Scope maintained Greece’s credit-worthiness at ΒΒΒ- (the lowest tier investment grade) on Friday in its latest report, but revised its outlook upwards, to positive. The international credit rating maintained the BBB- grade during its last report on Greece last January. It raised Greece to investment grade in August 2023.
Scope cited declining public debt, improved banking-system resilience and favorable structural-reform momentum drive Outlook revision. Very elevated government debt and sustained structural economic weaknesses remain credit constraints.
Rating action
According to a press release, “Scope Ratings GmbH (Scope) has today affirmed the Hellenic Republic (Greece)’s long-term issuer and senior unsecured debt-category ratings at BBB-, in both local- and in foreign-currency, and revised the Outlooks to Positive, from Stable. The short-term issuer ratings are affirmed at S-2 in local and in foreign currency, with Outlook Stable.

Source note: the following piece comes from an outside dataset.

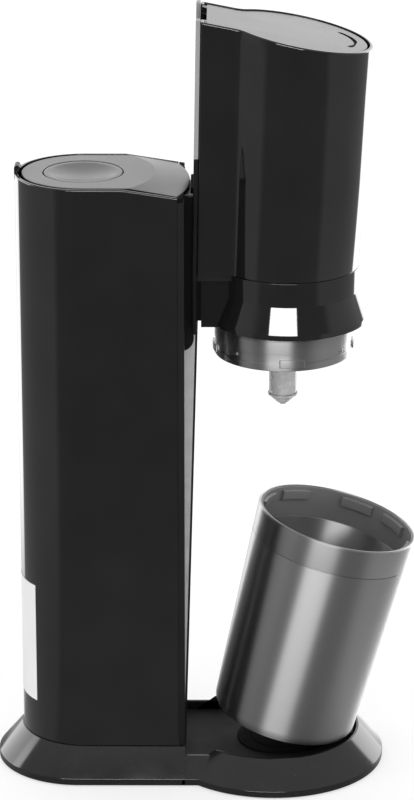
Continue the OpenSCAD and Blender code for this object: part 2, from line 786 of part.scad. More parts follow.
module release_button() {
    color([0.5, 0.5, 0.51]) difference() {
        union() {
            translate([col_x, 0, release_z])
                cylinder(r = release_r, h = release_top_z - release_z, $fn = fine);
            translate([col_x, 0, release_z - lid_t])
                cylinder(r = kick_r, h = lid_t + cut, $fn = small);
        }
        translate([col_x, 0, release_top_z - release_dish + dish_r]) sphere(r = dish_r, $fn = fine);
    }
}

rel_spring_r = 8;
rel_wire_r = 0.5;
rel_turns = 3;

module release_spring() {
    color([0.8, 0.8, 0.82]) translate([col_x, 0, cup_z + cup_floor_t])
        coil(rel_spring_r, rel_wire_r, rel_turns, release_z - cup_z - cup_floor_t);
}

// Pieces of the head
// Half width of the slot in the back of the head that clears the rail and the saddle
head_slot_hw = slot_hw - play;
saddle_hw = rail_hw + saddle_gap + saddle_wall;
saddle_front_x = frame_x + rail_top_out + saddle_gap + saddle_wall;
saddle_jaw_x = rail_x + play;
saddle_up = 5.8;
saddle_z = ring_z + saddle_up;
saddle_wall_z = flare_z + flare_band_h + play;
saddle_top_z = rail_top_z - cut;
saddle_edge_r = 9;
// Reach of the cheeks ahead of the frame
cheek_reach = 6.2;
cheek_x = frame_x + cheek_reach;
chassis_t = 4;
chassis_z = seam_z - chassis_t;
collar_wall = 2.4;
chassis_r = head_r - collar_wall - play / 2;
hub_r = 15;
hub_flange_r = 28;
post_x = saddle_front_x + play;
post_hw = 19;
// Drop of the shelf and of the button hinge below the top, and the hinge behind the post
shelf_drop = 40;
hinge_drop = 13;
hinge_ahead = 7;
shelf_z = head_top_z - shelf_drop;
hinge_x = post_x + hinge_ahead;
hinge_z = head_top_z - hinge_drop;
hinge_pin_r = 1.5;
hinge_hw = 12;
hinge_ear_t = 3;
button_t = 5;
spring_seat_r = 5;
button_wire_r = 0.5;
button_turns = 4;
button_spring_y = 22;
button_spring_h = 11;
groove_r = 27;
groove_shift = 17;
groove_x = head_x + groove_shift;
groove_w = 1.8;
groove_a = 92;
groove_depth = 1.6;
collar_floor = 2 * collar_wall;
ring_neck_r = 40;
ring_bore_r = 38;
ring_flange_r = 41.4;
ring_flange_t = 1.6;
// Clear height under the ring's lugs, and their height
ring_lug_z = 2.4;
ring_lug_h = 5.6;
ring_lug_a = 21;
ring_screw_a = 50;
ring_groove_z = 5;
ring_groove_h = 6.5;
ring_groove_d = 0.5;
// Lower edge and sides of the block under the neck, which is narrower than the neck
carriage_up = 1;
carriage_z = flare_z + carriage_up;
carriage_inset = 4.6;
// Lower end of the back plate's two posts
back_drop = 3;
back_foot_z = flare_z - back_drop;
carriage_hw = neck_hw - carriage_inset;
carriage_x = neck_x + back_t;
carriage_l = 19;
tan_slope = tan(head_slope);
head_growth = (head_flare_share - 1) / extrude_h;

// Height of the head's sloping top at a place along its length
function top_at(x) = head_top_z - (x - neck_x) * tan_slope;

// Slot up the back of the head
module head_slot(hw, depth) {
    translate([back_x - 2 * back_t, -hw, back_foot_z - cut])
        cube([depth + 2 * back_t, 2 * hw, head_top_z - back_foot_z + 4 * chassis_t]);
}

module head_shell() {
    color([0.06, 0.06, 0.065]) difference() {
        head_solid(0);
        translate([0, 0, -cut]) head_solid(head_wall);
        translate([0, 0, cut]) head_solid(head_wall);
        above_head(0);
        head_slot(head_slot_hw, neck_x - back_x + 4 * head_wall);
    }
}

// Side view of the back plate, which leans with the shell
module back_side() {
    lean = (neck_x - flare_x) * head_growth * (head_top_z - seam_z);
    polygon([[back_x, back_foot_z], [neck_x - play / 4, back_foot_z], [neck_x - play / 4, seam_z],
        [neck_x - play / 4 + lean, head_top_z], [back_x + lean, head_top_z]]);
}

module head_back() {
    color([0.62, 0.62, 0.63]) difference() {
        translate([0, neck_hw, 0]) rotate([90, 0, 0]) linear_extrude(height = 2 * neck_hw) back_side();
        head_slot(head_slot_hw, neck_x - back_x + head_wall * 4);
    }
}

module head_chassis() {
    color([0.22, 0.22, 0.23]) difference() {
        union() {
            translate([head_x, 0, chassis_z]) cylinder(r = chassis_r, h = chassis_t, $fn = fine);
            translate([neck_x + play, -neck_hw + head_wall + play, chassis_z])
                cube([head_x - neck_x, 2 * (neck_hw - head_wall - play), chassis_t]);
            translate([post_x, -post_hw, chassis_z]) cube([chassis_t, 2 * post_hw, shelf_z - chassis_z]);
            translate([post_x, -post_hw, shelf_z]) cube([axis_x - post_x, 2 * post_hw, chassis_t]);
            translate([axis_x - spring_seat_r, -button_spring_y - 2 * spring_seat_r, shelf_z])
                cube([4 * spring_seat_r, 2 * (button_spring_y + 2 * spring_seat_r), chassis_t]);
            for (s = [-1, 1]) hinge_ear(s);
        }
        translate([0, 0, -cut]) head_slot(saddle_hw + play, post_x - back_x - play / 2);
        translate([axis_x, 0, chassis_z - cut])
            cylinder(r = hub_r + pin_play, h = chassis_t + 2 * cut, $fn = small);
        translate([hinge_x, 0, hinge_z]) cross_pin(hinge_pin_r, neck_hw);
        chassis_screw_holes();
    }
}

// One of the two posts that carry the button's hinge pin
module hinge_ear(side) {
    ear_y = side * (hinge_hw + play + hinge_ear_t / 2) - hinge_ear_t / 2;
    translate([hinge_x - 2 * hinge_pin_r, ear_y, shelf_z])
        cube([4 * hinge_pin_r, hinge_ear_t, hinge_z - shelf_z + 2 * hinge_pin_r]);
}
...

The revision of the Outlooks to Positive for Greece’s long-term credit ratings reflects Scope’s expectation of a continued reduction in Greece’s general government debt ratio over the coming years. Greece’s anticipated public-debt decline, which was one of the drivers of Scope’s announcement of the upgrade of Greece to investment grade last August, is driven by favourable debt dynamics and a further decline of the headline budget deficit, including stronger primary surpluses than previously foreseen. In addition, the clean-up of the banking system, the reduction of non-performing loans (NPLs), alongside privatisations of systemic banks, support financial-system resilience. Finally, the adoption of structural reform and investments, facilitated by European recovery and multi-annual funding programmes, bolster the economy’s resilience and growth potential.”